I finally got back to working on my endless plumbing project today.
A couple weeks back, I pressure tested the new branch I ran for the outside sillcock. To do this, I soldered a female adapter onto a 12″ length of pipe, screwed a quick-connect air coupling into it, and attached the other end to my branch with a compression fitting. Then I hooked it up to the compressor, cranked it up to around 30psi, and let it sit. There was a v-e-r-y slow loss of pressure, maybe 1psi or so over several hours. This was a little troubling, but it didn’t necessarily mean there was a leak (it could be the stop valve packing, the compression fitting, or even the regulator gauge). It did make me fairly confident I didn’t have any “gushers” or “blowout” type leaks.
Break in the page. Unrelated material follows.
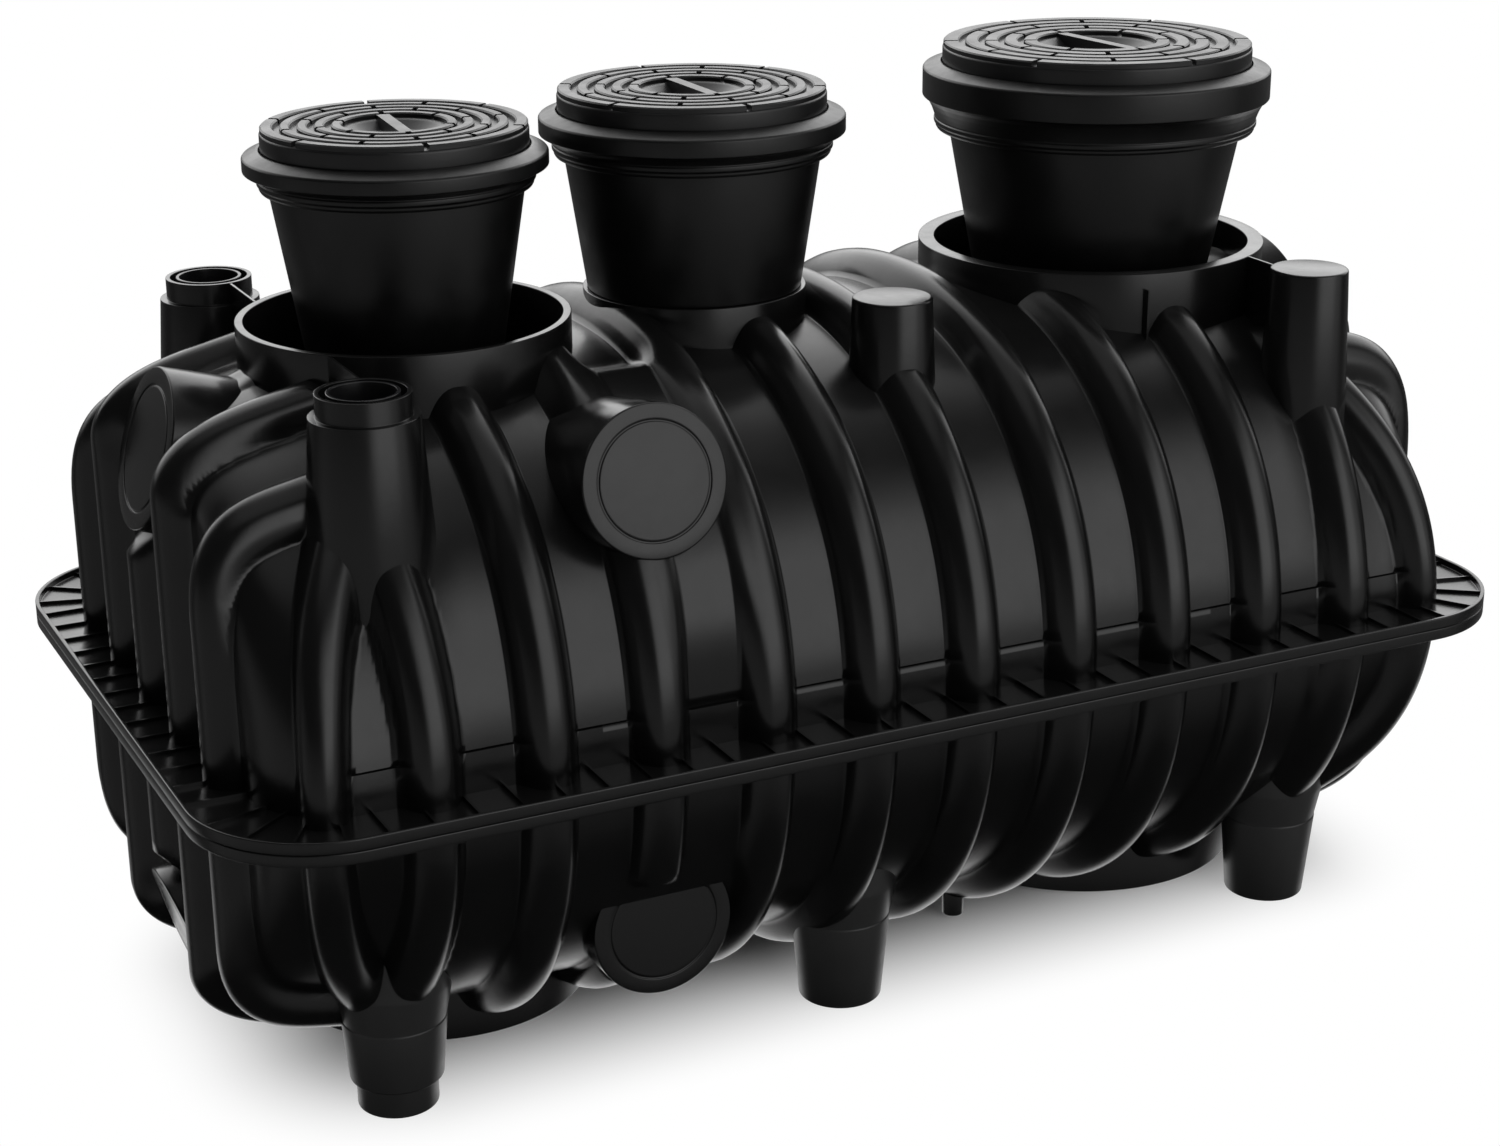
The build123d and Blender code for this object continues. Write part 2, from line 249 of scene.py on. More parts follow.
# %% Rib relief
HOOPS = (np.arange(10) - 4.5) * PITCH
END_RIBS = (np.arange(5) - 2) * PITCH
OUTER_HOOP_LEAN = 0.028
CORNER_RIB_X, CORNER_RIB_Y, CORNER_RIB_TURN = 1.118, 0.504, np.radians(58)
RIB_HALF, RIB_POWER, MEAN_POWER = 0.063, 2.6, 4
END_DISC_HEIGHT, END_DISC_RADIUS = 0.545, 0.168
DISC_X = -0.556
DISC_HEIGHT = {"upper": 0.545, "lower": 0.400}


def ease(value, low, high):
    """Smooth step from 0 at low to 1 at high."""
    part = np.clip((value - low) / (high - low), 0, 1)
    return part * part * (3 - 2 * part)


def bell(distance):
    """One on a rib's crest and nothing at its root: 1 - (distance / half width) ** RIB_POWER."""
    return np.clip(1 - np.abs(distance / RIB_HALF) ** RIB_POWER, 0, 1)


def beside(across, up, radius, ramp=0.02):
    """Nothing within a disc of the radius and one outside it, from the distances to its middle."""
    return ease(np.hypot(across, up), radius - 0.01, radius + ramp)


def rib_share(points, half):
    """Height of the ribs as a share of their full depth: power mean of the bells of all ribs."""
    x, y, z = points.T
    outside = ease(np.abs(y), 0.50, 0.56)
    total = np.zeros(len(x))
    beside_disc = 1
    if half == "lower":
        beside_disc = np.maximum(beside(x - DISC_X, z - DISC_HEIGHT[half], END_DISC_RADIUS),
                                 1 - ease(z, 0.26, 0.31))
    for place in HOOPS[1:-1]:
        total += (beside_disc * bell(x - place)) ** MEAN_POWER
    leaning = np.abs(x) - HOOPS[-1] - OUTER_HOOP_LEAN * ease(z, 0.1, 0.65)
    total += (outside * bell(leaning)) ** MEAN_POWER
    near_end = ease(np.abs(x), 1.02, 1.10)
    beside_disc = beside(y, z - END_DISC_HEIGHT, END_DISC_RADIUS, 0.05)
    for place in END_RIBS:
        total += (near_end * beside_disc * bell(y - place)) ** MEAN_POWER
    from_x, from_y = np.abs(x) - CORNER_RIB_X, np.abs(y) - CORNER_RIB_Y
    along = from_x * np.cos(CORNER_RIB_TURN) + from_y * np.sin(CORNER_RIB_TURN)
    across = from_x * np.sin(CORNER_RIB_TURN) - from_y * np.cos(CORNER_RIB_TURN)
    total += (ease(along, -0.02, 0.06) * bell(across)) ** MEAN_POWER
    return np.clip(total ** (1 / MEAN_POWER), 0, 1)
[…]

This morning I got the idea to use a couple compression fittings and hook the branch up to my existing plumbing. That way I can be absolutely sure that the branch holds water, and when I’m ready to make the final repair, I won’t have to worry about the branch leaking. So, that’s what I did today. Cut a short piece of copper to fit between the existing plumbing and the new branch, shut off the water, drained the plumbing, and hooked the whole mess together. When I turned the water back on, I found my pressure loss pretty quickly: it was a slow drip at the stop valve, where the valve “guts” screw into the valve body. I had taken the valve apart to sweat it, and it just needed to be tightened a bit. I also had to tighten one of the compression joints. Other than that, everything looks good, and I can finally use the sillcock I put in 6 months ago (just in time for the dead of winter. But hey — it’s frost-free)!
With that, the only thing left is to make the original repair, which was the driving force behind this entire project. Maybe I’ll get around to that by next January or so.